An unexpected lesson in customer service.
What’s the difference between service and customer service? I had never posed this question to myself until an experience at my local car dealer yesterday.
I had my vehicle in to get an oil change and other general maintenance, top off fluids, that sort of deal. When they called me back in to the service area, I was presented with a long list of issues that, of course, absolutely needed to be fixed or I’d ruin everything about my car. (Sarcasm implied) Accompanying the list on the last page was a potential $1,600 bill. Unprepared for that type of repair costs, (I went in for an oil change after all) the service agent and mechanic could sense my concern. Finally after deliberating over whether I should just bite the bullet and take care of all the concerns (and buy in to the idea that they were all actually issues to be concerned about) or if I should choose to wait and repair a few of the smaller issues later, the service agent, Heather, mentioned quietly that there may be a way she could get me a 10% discount. There had been an email circulated to existing customers for 10% off any repair over $100. I receive these emails, but never look real closely at them. Shame on me I guess, but at least now it felt like this service person was working for me, if even only a little.

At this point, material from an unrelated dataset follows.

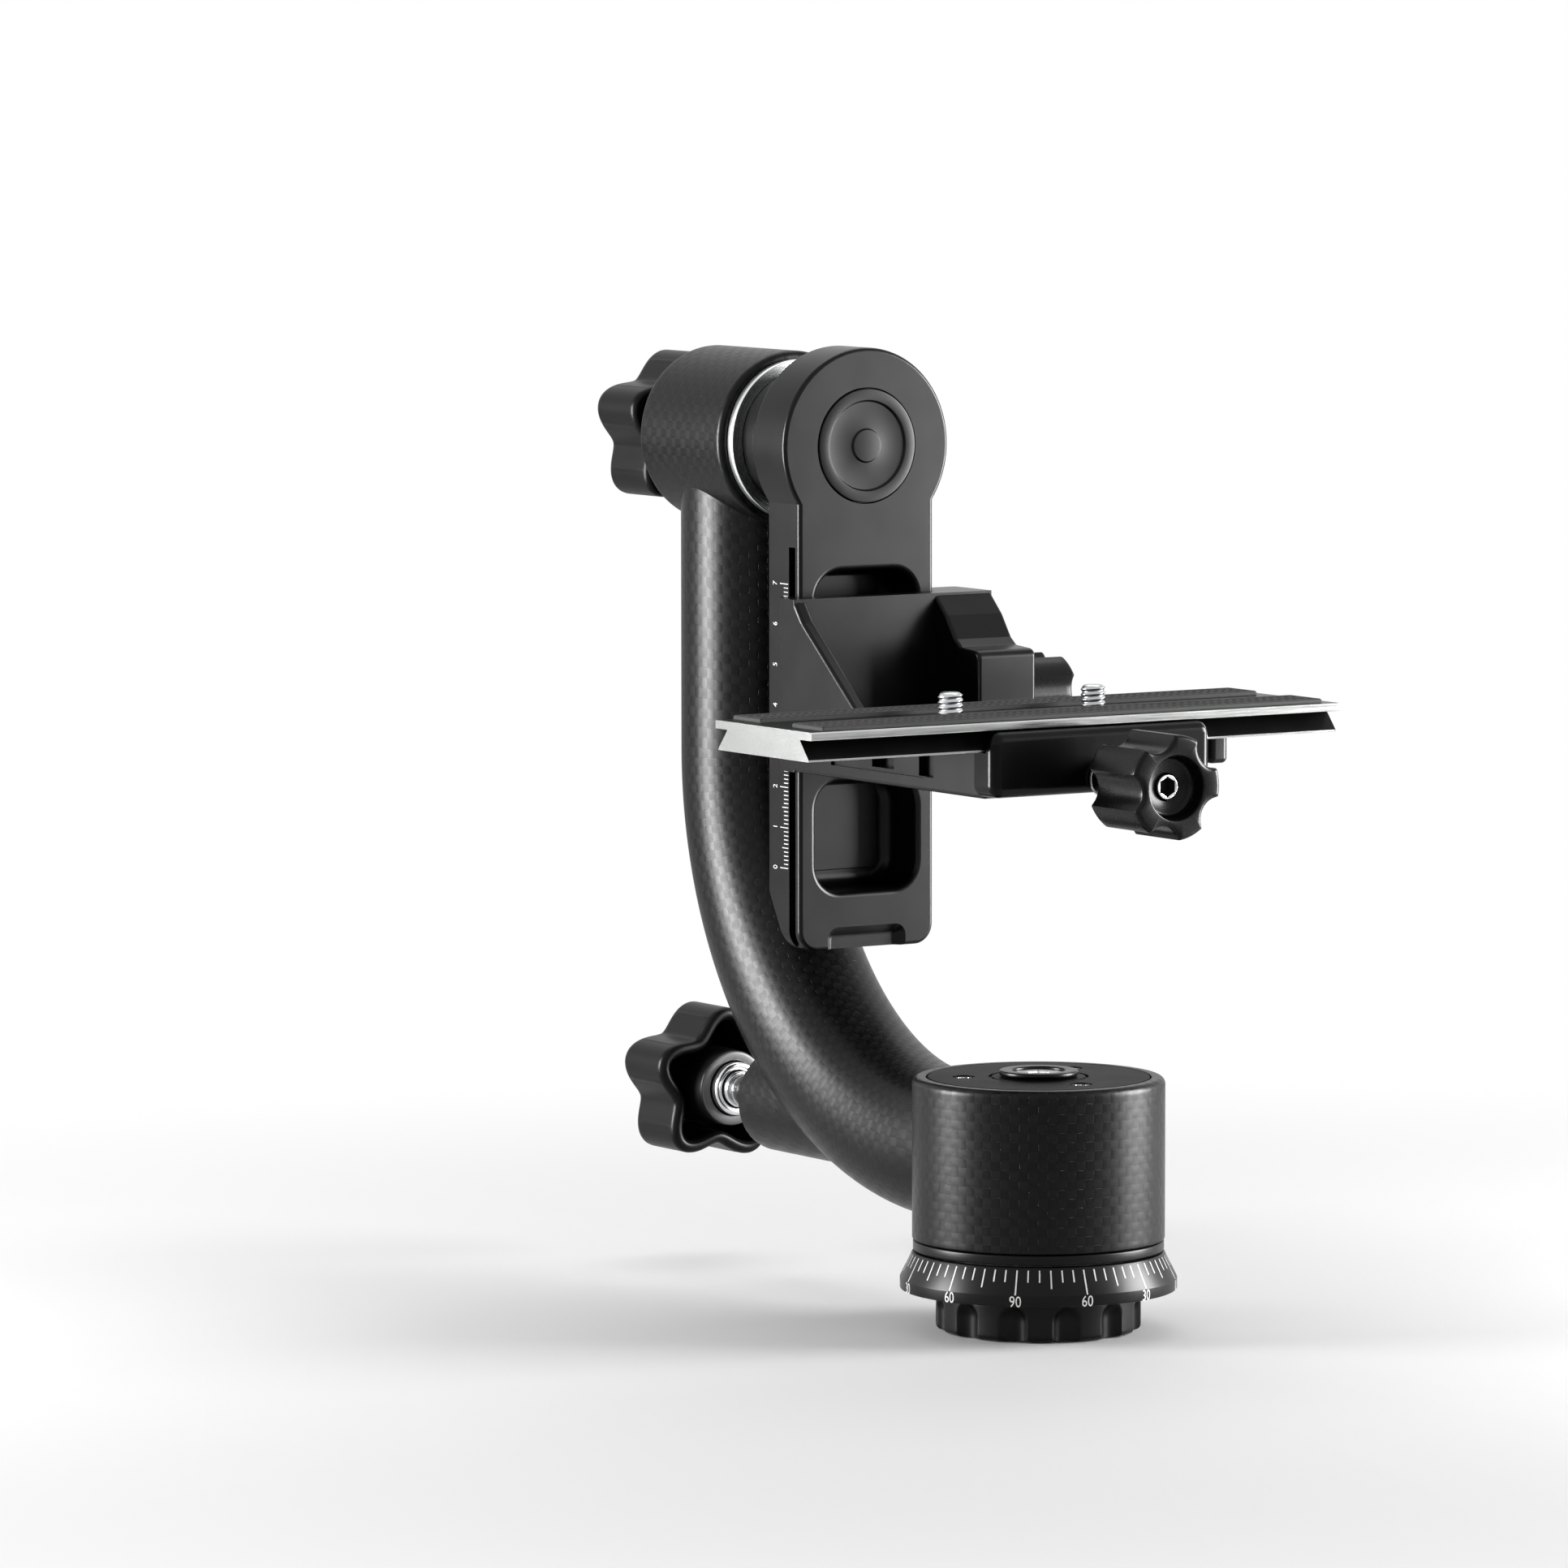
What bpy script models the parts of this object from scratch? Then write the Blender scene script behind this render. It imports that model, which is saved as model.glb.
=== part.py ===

After some prodding, Heather and the mechanic did some research on my service record to determine that most of these repairs had in fact been done once before and were covered under warranty. Annoying, but still music to my ears. I still needed to pay for new brakes, but a $400 charge was much easier to swallow than $1,600. The most interesting moment during the exchange, though, was when the service manager walked into the room and Heather went silent about the aforementioned coupon. It wasn’t until later, when walking to my new loaner vehicle, which was awesome (sarcasm again), that she apologized for not continuing our conversation earlier. She explained that some of the folks in their department are very secretive about the coupons and discounts, and that they encourage folks NOT to mention them if they are unaware.
This struck me. I realized that I came here to get my vehicle serviced, but felt like there was an element that goes unsaid when working with service groups or other retail businesses that involves actually serving the customer as well. This service department clearly wanted to service my vehicle, at least at full cost, but it wasn’t until one employee softened her heart that it truly felt like they wanted to serve their customer.
How often do businesses, ours included, preach about how they have great service or offer top quality solutions? All the time. It’s one of the primary messages that marketing departments blast at us on a daily basis. But when we truly take a minute to stop and think, we may need to remind ourselves that there are individuals just like ourselves on the other end of that deal, agreement, contract, or purchase. Mentioning the Golden Rule here feels a little cliche, but it’s as true in business situations as it is anywhere else.
All that said, I’m going to consider this a reminder not to mistake service for customer service and I’d encourage you to do the same. Whatever service looks like in your industry, trade, job, or career, we can apply this simple thought and have a positive impact on those with whom we’re working. That dealer may have lost a customer if it wasn’t for the kind actions of one single employee. You can bet you know who I’ll be asking to work with in the future.